Designing the future

This article was previously published in Intellectual Property Magazine, November 2018.

Registered designs are the fastest growing intellectual property right in the UK. According to recent statistics released by the UKIPO, the number of registered design applications filed increased by 92% between 2016 and 2017, and the number of designs registered went up by 103%. In fact the number of applications filed and designs registered has risen over the last few years – the number of applications made has increased fourfold and the number of registrations granted has risen fivefold since 2011. The increase is huge compared with UK patents, which have stayed pretty static on average over the same period, and UK trademarks which saw a twofold increase.

The UK government has invested a lot in making designs more accessible to more people, and the statistics appear to demonstrate success. Despite the Designs Act itself dating back to 1949, steps are continually being made to keep requirements and practice up to date. For example, in 2016, it became possible to file applications for UK design registrations online via a simple web form filing. This made the application process extremely simple and opened up design protection to a much larger audience. Making a priority claim in a UK application to an earlier application filed elsewhere is also extremely simple – an applicant or its representative can declare that the design from which priority is claimed is identical to that for which protection is sought in the UK. This avoids the time and cost associated with obtaining certified copies of priority documents issued by overseas authorities. The website and accompanying help documentation makes the whole process extremely quick and user-friendly.

The fee structure for UK designs also makes filing multiple designs easy and affordable, and no doubt this is a contributing factor to the large increase in design filings in recent years. Paper filings are only slightly more.

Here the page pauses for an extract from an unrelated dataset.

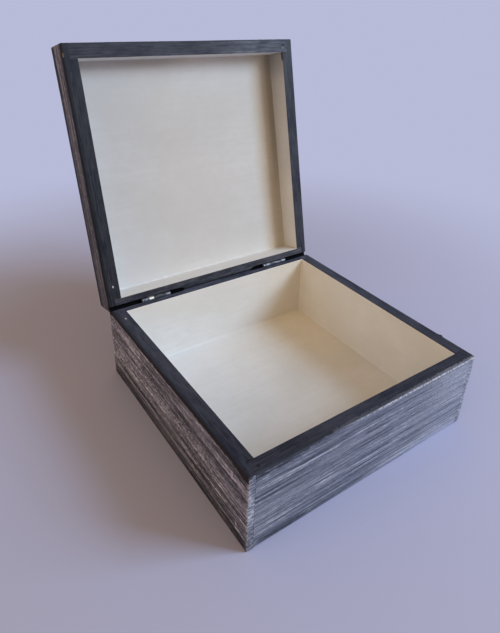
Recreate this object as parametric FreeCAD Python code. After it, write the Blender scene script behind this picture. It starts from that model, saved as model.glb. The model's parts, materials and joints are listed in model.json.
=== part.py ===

UK design applications already had a lot of great features matching if not outdoing the provisions of other countries – a 25 year term, a 12-month disclosure grace period, no novelty examination and no requirement for multiple designs to belong to the same Locarno classification (as EUIPO designs must). UK design applications also have a 12-month publication deferment period which, although not as long as the 30-month deferred publication period of Community designs, still offers a decent amount of time during which the design can be kept confidential e.g. pending launch or publication.

Since 1 October 2017 it has been possible to ‘webmark’ articles with the design registration number. This allows registered design owners to mark their protected product with a web address, rather than details of the registration itself, to put the public on notice that the design is protected. This enables the proprietor to reclaim damages from an infringer who would otherwise be able to argue he was not aware of the design and didn’t have to pay them. Webmarking makes it easier to keep information up to date and store more information than is possible with the traditional direct product marking, especially if the proprietor has multiple rights for the same product or wants a single place to manage reference to all of his or her IP rights.

Looking forward to the future, post-Brexit the UK will not be a party to the Community design regulation and Community designs will not cover the UK. The Community unregistered design right currently provides a broader scope of protection than UK unregistered design right by protecting two-dimensional articles and surface decoration (albeit only for a period of three years from being first made available to the public in the EU rather than 10 – 15 years from when it was first marketed or first recorded in a design document). The UK government has already confirmed that there won’t be any charge for reregistering an existing EU right in the UK post-Brexit, and there has been speculation about whether the scope of UK unregistered design right will be broadened out to match that offered by the EUIPO. However, given the vast majority of countries don’t have a dedicated unregistered design right, the UK system as it currently stands is still generous.

Of final note, since the UK has joined the Hague Agreement for international design protection, together with members such as the EU, US, Japan, and with Canada set to join later this year, protection in the EU and further afield is still readily available.

All in all, the UK government has invested both time and money over the last few years in ensuring that UK registered design protection is not only accessible to all, but is up-to-date, relevant, ready for Brexit and whatever the future has in store next.